The alternative investment managers who relied on “contractual” guarantees to protect their interests overlooked the clause in the circulars which states that offshore creditor rights are not enforceable in Chinese courts. Neither are judgments in foreign courts binding on Chinese corporations or citizens.

Many of the international law firms that developed these structures are now advising clients not to enter Chinese litigation. Yet they recognize that by the time the offshore judicial process concludes, Chinese developers would have transferred assets with any unencumbered value, or allowed onshore creditors to slap asset preservation orders on any remaining assets.
The international law firms are too pessimistic. Foreign investors can use the Chinese legal system to enforce their offshore creditor rights, seize collateral, freeze assets to keep them from disappearing, enforce guarantees and bring Chinese entrepreneurs to negotiate.

Most Chinese real estate developers sleep soundly yet foreigners remain engrossed in inconclusive meetings trying to answer their investors’ questions:
• What is the status of my investment in China and what is the condition of the Chinese partner?
• Is the original investment strategy still viable in the present climate?
• Should I continue to hold, sell or invest additional capital and if so is there a realistic business plan I can evaluate?
• If I continue to hold or invest is there a way to get closer to the company and its assets onshore to remedy some defects inherent in offshore structures?
• How do I limit my liability and is there a plan to get my capital out of China?
• Are my interests and those of the alternative investment manager still aligned?

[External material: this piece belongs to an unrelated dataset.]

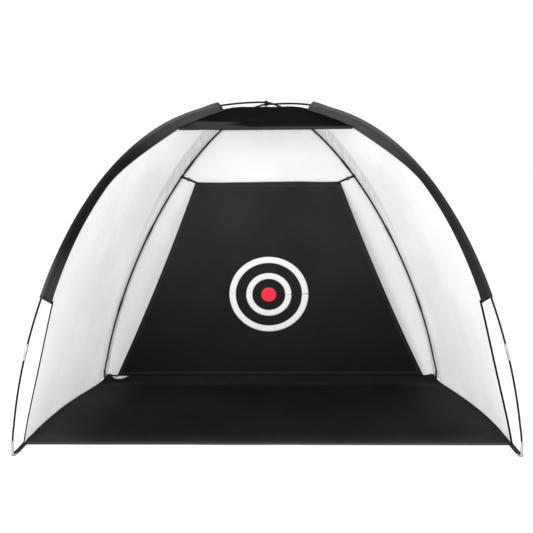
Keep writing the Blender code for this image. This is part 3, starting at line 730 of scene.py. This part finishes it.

My advice to foreign investors is: act now. Chinese business partners will inevitably satisfy local creditors first, unhesitatingly encumbering a foreign investor's secured assets. Investors must rectify the defects in their offshore structures so they can use local courts and rely on Chinese litigation to settle with local partners.

The end game is to develop a capital preservation and exit strategy, leading to an informed decision to invest, sell or stay the course.